Missional Christians recognize that North American culture is postmodern and post-Christian, and in many ways, anti-Christian. They are committed to studying and learning about the culture so that they might be more effective at reaching it.

Conclusion

Lesslie Newbigin was right: Western culture is a mission field. The rules that governed Christendom (c.a. 313-1960) have changed. When exilic Christ-followers engage their world as "sent ones" of the risen Christ, they move back to that passionate intentionality exhibited in the first three centuries of Christian advance.

The Vision and Values of GCC

Vision

Grace Community Church exists to WORSHIP the risen Christ, CONNECT people in life-changing relationships, and SERVE our city.

Our ultimate desire is that we could be a significant agent of Christ's mission to Bartlesville and beyond. We aspire to do this in a way that radiates God's amazing and unconditional grace (John 1:14).

We love it when we're able to release equipped laypeople into the community, 1) able to feed themselves from God's word, and 2) able translate their spiritual growth into action, in such a way that the world clearly sees and values their work (Matt. 5:14-16).

Our motto is: "Worship, Connect, Serve."

Values

Values Related to our Overall Mindset

Missionary minded - Every member thinks of himself (and his family) as a missionary to the community. Small groups serve together. Families often serve together. As missionary minded believers, we see ourselves as "resident-aliens" and "exiles" whose top priority in life is kingdom advance (1 Pet. 1:1).

Different definition of success - Success is the quality of service rendered and quantity of people equipped, rather than people retained. This is important because Bartlesville will continue to be a community where people are transferred in and out. We love it when we can give away our ministry.

High-intentionality - In making decisions we're always asking, "How will this help us manifest the servant-presence of Jesus in our community?"

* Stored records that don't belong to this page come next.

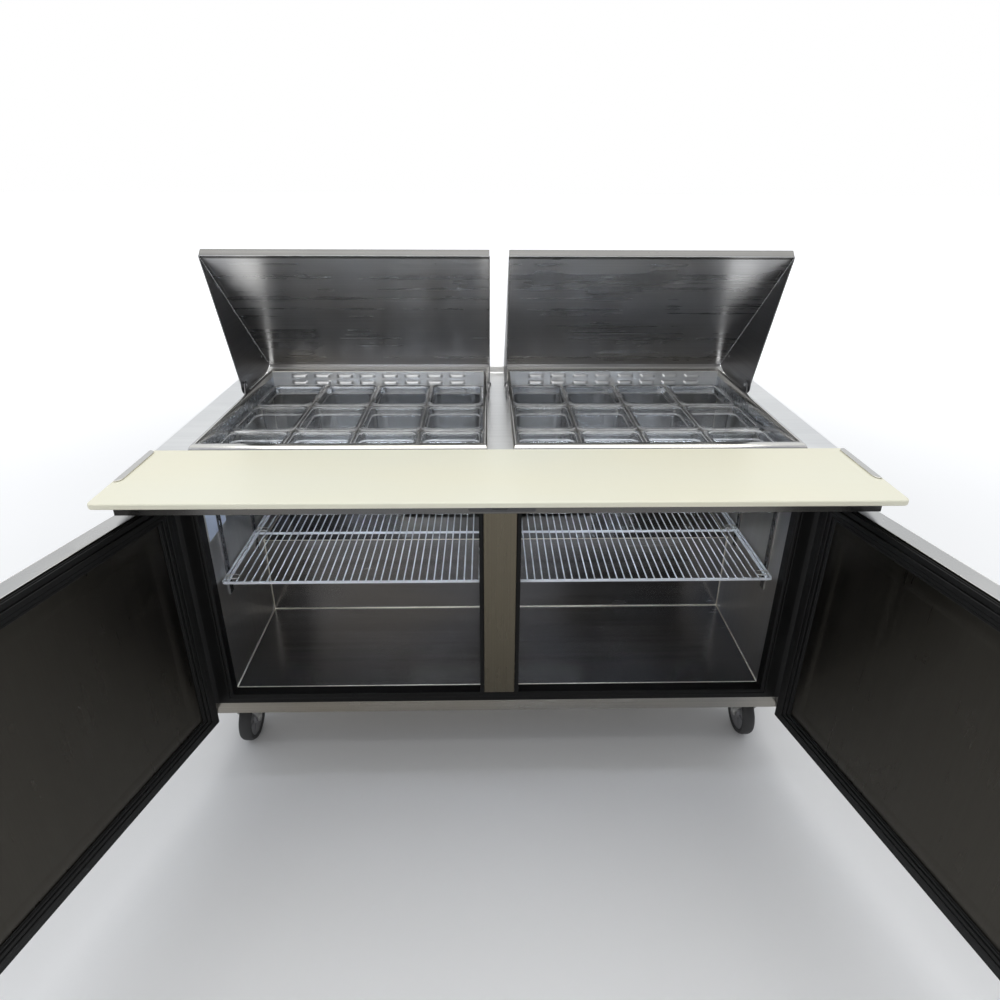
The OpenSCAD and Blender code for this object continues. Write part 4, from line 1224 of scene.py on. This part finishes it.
def make_casters():
    """The four swivel casters."""
    for rank in ("front", "rear"):
        for name, side in SIDES:
            key = f"{rank}_{name}"
            swivel = pin_of(f"swivel_{key}")
            axle = pin_of(f"roll_{key}")
            wheel_low, wheel_high = cad(f"wheel_{key}")
            r = (wheel_high.z - wheel_low.z) / 2
            half = 16.0

            wheel = Shape()
            wheel.mark = 0
            wheel.collar([(r - 13, -half + 1), (r - 4, -half), (r - 1.4, -half + 4), (r, -half + 9),
                          (r, half - 9), (r - 1.4, half - 4),
                          (r - 4, half), (r - 13, half - 1)], axle, "x", 56)
            wheel.mark = 1
            wheel.collar([(20, -half + 7), (r - 14, -half + 5), (r - 12, -half + 1), (r - 12, half - 1),
                          (r - 14, half - 5), (20, half - 7)],
                         axle, "x", 40)
            wheel.collar([(6.2, -half - 1.9), (14, -half - 1.9), (16, -half), (20.5, -half + 6),
                          (20.5, half - 6), (16, half),
                          (14, half + 1.9), (6.2, half + 1.9)], axle, "x", 32)
            for k in range(6):
                a = math.radians(60 * k)
                c, s = math.cos(a), math.sin(a)
                wide = 2.2
                path = [(20, -wide), (r - 13, -wide), (r - 13, wide), (20, wide)]
                rings = [[(axle.x + x, axle.y + u * c - v * s, axle.z + u * s + v * c) for u, v in path]
                         for x in (-half + 4, half - 4)]
                wheel.loft(rings)
            piece(f"caster_wheel_{key}", wheel, f"wheel_{key}", ("tread", "hub"),
                  f"wheel_{key}", crease=40)

            fork = Shape()
            fork_high = cad(f"fork_{key}")[1]
            crown = cad("caster_plates")[0].z - 0.3
            leg_in, leg_out = half + 3, half + 6
            for sign in (-1, 1):
                x0, x1 = sorted((sign * leg_in, sign * leg_out))
                outline = [(swivel.y - 28, crown - 3), (swivel.y + 28, crown - 3),
                           (axle.y + 15, axle.z + 6)]
                outline += arc(axle.y, axle.z, 14, 20, -200, 12)
                fork.prism(outline, "x", swivel.x + x0, swivel.x + x1)
                fork.lathe([(0, 0), (10, 0), (10, sign * 1.4), (7.5, sign * 2.0), (7.5, sign * 2.9),
                            (0, sign * 2.95)],
                           (swivel.x + sign * leg_out, axle.y, axle.z), "x", 6)
            fork.box((swivel.x - leg_out, swivel.y - 28, crown - 6),
                     (swivel.x + leg_out, swivel.y + 28, crown - 3))
            fork.lathe([(0, crown - 6), (30, crown - 6), (32, crown - 4.5), (32, crown - 2),
                        (29, crown - 0.4), (0, crown - 0.3)],
                       (swivel.x, swivel.y, 0), "z", 36)
            fork.lathe([(0, crown - 1), (7.9, crown - 1), (7.9, fork_high.z - 1), (6.9, fork_high.z),
                        (0, fork_high.z)],
                       (swivel.x, swivel.y, 0), "z", 24)
            fork.tube([(swivel.x - leg_out, axle.y, axle.z), (swivel.x + leg_out, axle.y, axle.z)], 5.9, 20,
                      round_ends=False)
            if rank == "front":
                fork.mark = 1
                for sign in (-1, 1):
                    x0, x1 = sorted((sign * leg_in, sign * leg_out))
                    fork.box((swivel.x + x0, swivel.y + 20, crown - 26),
                             (swivel.x + x1, swivel.y + 112, crown - 18))
                pedal = [(swivel.y + 104, crown - 22), (swivel.y + 104, crown - 18),
                         (swivel.y + 122, crown - 19), (swivel.y + 128, crown - 24),
                         (swivel.y + 128, crown - 30), (swivel.y + 125, crown - 30),
                         (swivel.y + 124, crown - 26), (swivel.y + 118, crown - 23)]
                fork.prism(pedal, "x", swivel.x - leg_out, swivel.x + leg_out)
            piece(f"caster_fork_{key}", fork, f"fork_{key}", ("zinc", "chrome"), f"fork_{key}",
                  bevel=0.8)

    low, high = cad("caster_plates")
    plates = Shape()
    for rank in ("front", "rear"):
        for name, side in SIDES:
            swivel = pin_of(f"swivel_{rank}_{name}")
            hole = rounded(16.2, 16.2, 8.09, 5)
            rim = rounded(100, 100, 6, 5)
            rings = [[(swivel.x + x, swivel.y + y, z) for x, y in outline]
                     for outline, z in ((hole, low.z), (rim, low.z), (rim, high.z - 0.1),
                                        (hole, high.z - 0.1))]
            plates.loft(rings, closed=True)
            for dx in (-38, 38):
                for dy in (-38, 38):
                    plates.lathe([(0, 0), (7, 0), (7, -3.4), (6.2, -4.2), (0, -4.2)],
                                 (swivel.x + dx, swivel.y + dy, low.z), "z", 6)
    piece("caster_top_plates", plates, "table", "zinc", "caster_plates", bevel=0.5)


# ------------------------------------------------------------------ sheets that keep their CAD shape

def dress_sheets():
    for node, material in (
            ("back_panel", "outer"), ("base_pan", "base"), ("insulation", "foam"),
            ("liner_floor", "inner"), ("liner_walls", "wall"), ("liner_rear", "inner"),
            ("liner_ceiling", "inner"),
            ("shelf_standards", "inner"), ("evaporator_coil", "fins"), ("evaporator_case", "zinc"),
            ("compressor", "black_paint"),
            ("condenser_coil", "black_paint"), ("refrigerant_lines", "copper"), ("machine_tray", "zinc"),
            ("control_box", "grey_plastic")):
        dress(node, material)
    dress("side_panels", "outer", "gasket")


# ------------------------------------------------------------------ world, floor and lights

def make_world():
    """Pale to the camera. What the steel mirrors is bright overhead and behind, and dim towards the front."""
    world = bpy.data.worlds.new("studio")
    bpy.context.scene.world = world
    world.use_nodes = True
    nodes, links = world.node_tree.nodes, world.node_tree.links
    nodes.clear()
    output = nodes.new("ShaderNodeOutputWorld")
    path = nodes.new("ShaderNodeLightPath")
    mixed = nodes.new("ShaderNodeMixShader")
    seen = nodes.new("ShaderNodeBackground")
    seen.inputs[0].default_value = (1.0, 1.0, 1.0, 1.0)
    seen.inputs[1].default_value = 1.0
    lit = nodes.new("ShaderNodeBackground")
    lit.inputs[1].default_value = 1.0
    coordinates = nodes.new("ShaderNodeTexCoord")
    split = nodes.new("ShaderNodeSeparateXYZ")
    ramp = nodes.new("ShaderNodeValToRGB")
    lift = nodes.new("ShaderNodeMapRange")
    for name, number in (("From Min", -1.0), ("From Max", 1.0)):
        lift.inputs[name].default_value = number
    links.new(coordinates.outputs["Generated"], split.inputs[0])
    raised = nodes.new("ShaderNodeMath")
    raised.operation = "MULTIPLY_ADD"
    raised.inputs[1].default_value = 0.6
    behind = nodes.new("ShaderNodeMath")
    behind.operation = "MULTIPLY"
    behind.inputs[1].default_value = 0.4
    links.new(split.outputs["Z"], raised.inputs[0])
    links.new(split.outputs["Y"], behind.inputs[0])
    links.new(behind.outputs[0], raised.inputs[2])
    links.new(raised.outputs[0], lift.inputs["Value"])
    links.new(lift.outputs["Result"], ramp.inputs[0])
    stops = ((0.0, (0.24, 0.23, 0.22)), (0.5, (0.22, 0.22, 0.22)), (0.6, (0.28, 0.30, 0.34)),
             (0.72, (0.52, 0.55, 0.60)), (0.80, (0.86, 0.88, 0.90)), (1.0, (1.0, 1.0, 1.0)))
    colour_stops(ramp, stops)
    links.new(ramp.outputs["Color"], lit.inputs[0])
    links.new(path.outputs["Is Camera Ray"], mixed.inputs[0])
    links.new(lit.outputs[0], mixed.inputs[1])
    links.new(seen.outputs[0], mixed.inputs[2])
    links.new(mixed.outputs[0], output.inputs[0])


def make_floor():
    """A pale floor under the casters; from 1.2 m to 4.5 m out from the middle it glows more and more, painted
    light that fades it into the white backdrop.
    """
    mesh = bpy.data.meshes.new("floor")
    reach = 40.0
    mesh.from_pydata([(-reach, -reach, 0), (reach, -reach, 0), (reach, reach, 0), (-reach, reach, 0)], [],
                     [(0, 1, 2, 3)])
    floor = bpy.data.objects.new("floor", mesh)
    bpy.context.scene.collection.objects.link(floor)
    g = Graph("floor_pale")
    away = g.tree.nodes.new("ShaderNodeVectorMath")
    away.operation = "LENGTH"
    g.link(g.place, away.inputs[0])
    # painted light: the floor's glow grows with distance from the middle of the table
    far = g.spread(away.outputs["Value"], 0.0, 0.62, 1.2, 4.5)
    g.set(Base_Color=g.mix(g.spread(g.noise(0.7, 2.0), 0.0, 1.0), (0.84, 0.84, 0.84), (0.88, 0.88, 0.88)),
          Roughness=0.8, Emission_Color=(1.0, 1.0, 1.0), Emission_Strength=far)
    mesh.materials.append(g.material)


def area_light(name, place, aim, size, power, colour=(1.0, 1.0, 1.0)):
    """A rectangular soft light that faces a point."""
    data = bpy.data.lights.new(name, "AREA")
    data.shape = "RECTANGLE"
    data.size, data.size_y = size
    data.energy = power
    data.color = colour
    light = bpy.data.objects.new(name, data)
    light.location = place
    light.rotation_mode = "QUATERNION"
    light.rotation_quaternion = (Vector(aim) - Vector(place)).to_track_quat("-Z", "Y")
    bpy.context.scene.collection.objects.link(light)


def make_lights():
    """Soft studio lights, and a weak one inside each half of the cabinet."""
    area_light("overhead", (0.0, -0.2, 3.2), (0.0, 0.0, 0.9), (3.6, 2.4), 46.0, (1.0, 0.99, 0.97))
    area_light("front_fill", (-0.6, -3.0, 2.0), (0.0, 0.0, 0.6), (2.4, 1.6), 16.0, (1.0, 0.99, 0.98))
    area_light("left_window", (-2.6, -0.6, 1.9), (0.0, 0.0, 0.8), (1.2, 1.6), 5.0, (0.93, 0.96, 1.0))
    for name, side in SIDES:
        area_light(f"cabinet_{name}", (side * 0.34, -0.10, 0.835), (side * 0.34, 0.10, 0.3), (0.5, 0.06),
                   1.25, (0.84, 0.91, 1.0))
    area_light("right_window", (2.6, -0.4, 1.9), (0.0, 0.0, 0.8), (1.2, 1.6), 4.0, (1.0, 0.97, 0.92))


# ------------------------------------------------------------------ assembly

make_camera()
MATERIALS.update(make_materials())
make_cutting_board()
make_board_brackets()
make_worktop()
make_front_rail()
make_well_frames()
make_well_liners()
make_pan_dividers()
make_pans()
make_hoods()
make_hood_brackets()
make_doors()
make_door_hinges()
make_breaker()
make_liner_seams()
make_blank_sheet()
make_standards()
make_shelves()
make_fan("evaporator_blades", "evaporator_fan", "y", Vector((0, 288, 590)), 67, 18, 5, "grey_plastic")
make_fan("condenser_blades", "condenser_fan", "x", Vector((145, 280, 278.5)), 81, 20, 5)
make_evaporator()
make_rear()
make_casters()
dress_sheets()
make_world()
make_floor()
make_lights()
bpy.context.scene.view_settings.view_transform = "Standard"
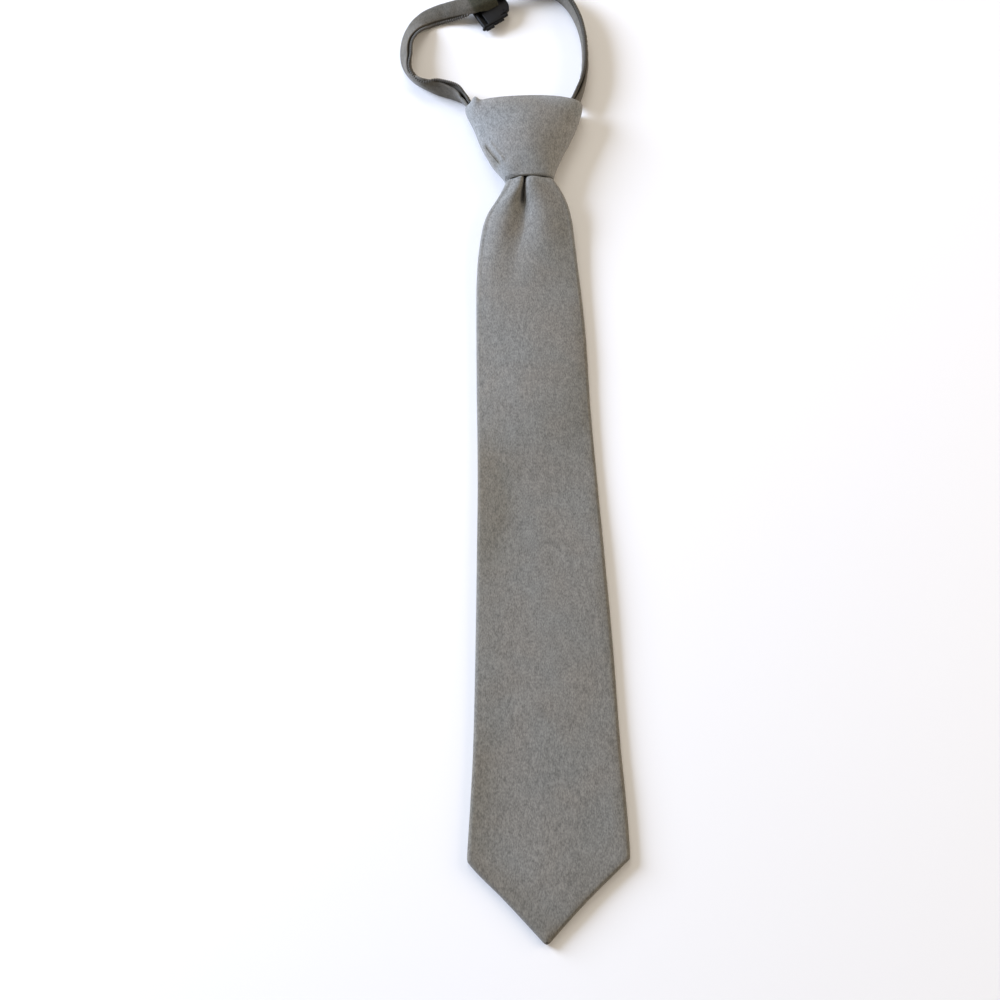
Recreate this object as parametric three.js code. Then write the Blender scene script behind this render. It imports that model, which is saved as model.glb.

Values Related to our Leadership

High expectations - When people join they do three things: engage God in corporate worship, engage each other in authentic community, and engage the world through service. We have high expectations for ourselves (elders & staff) as we equip and enable people to serve.

Generous with resources - We will use our most expensive asset - our building - to create relationships with the community at large. We are generous with our building whenever possible.

Simple clear structure - We are elder protected, staff run, believer empowered. No complexity. No confusion.

Values Related to our Culture

Arts and culture sensitive - We aim to engage secular people with a holy God through participative worship experiences. GCC has a high view of the arts and recognizes that historically the church has served as both champion and patron of the arts. We seek artistic excellence with that distinguished legacy in mind.

Common ground - We will aim to be culturally flexible with the world, but with no moral compromise. We're high in biblical content; high in cultural relevance (1 Cor. 9:19-23).

Discipleship with a preference for action - We teach for life-change. Specifically, we want people to serve in the same selfless manner that Jesus served when he washed his disciples feet in the upper room (John 13:1-20).